By 9 or 9:30 I’m usually ready to exercise. I put on my exercise clothes and dance for 30 minutes to one of my workout playlists, trying to work up a sweat and use as many muscles as I can.

Post-workout, I often read the Internet a little more until I cool off and am ready for a shower. Then I go to the library to feed my book addiction. I don’t spend much time at the library, just long enough to drop books off and pick up my holds.

By the time I get home, it’s usually 10:30 or 11. I put on water for a tea. I put on my around-the-house shoes, a pair of glittery Old Navy sneakers. I find it easier to be productive if I’m wearing shoes. I open Scrivener, the program I use to write.

If I’m feeling procrastinate-y, I might mess around on the Internet a little more. But it’s getting later, and it’s time to get serious.

My goal for a typical writing session is either 1,000 words or 2 hours of revision. I got this idea from Carolyn See’s Making a Literary Life, which is a book I recommend to anyone serious about writing.

Since I tend to write too much and then need to cut down, I usually end up doing 2 hours rather than having a word count goal. I get my cup of tea. I set an online stopwatch for two hours. And then I write.
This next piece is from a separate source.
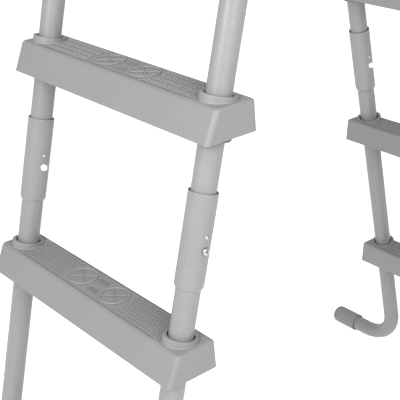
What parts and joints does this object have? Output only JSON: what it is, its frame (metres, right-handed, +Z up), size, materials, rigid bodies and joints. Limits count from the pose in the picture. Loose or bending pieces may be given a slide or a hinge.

Two hours feels like a good chunk of time to me. It’s satisfying. I feel like I’ve made progress. Sometimes, I’ll keep going after two hours, or come back to the book later in the day. But after I’ve done my two hours, the choice is up to me. I can write more. I can read one of the books I picked up at the library. I can take a nap. After the two hours, it doesn’t matter. I’ve earned the title “writer” for the day.

And I guess, if it helps me feel like a “real” writer, I can live with a little routine.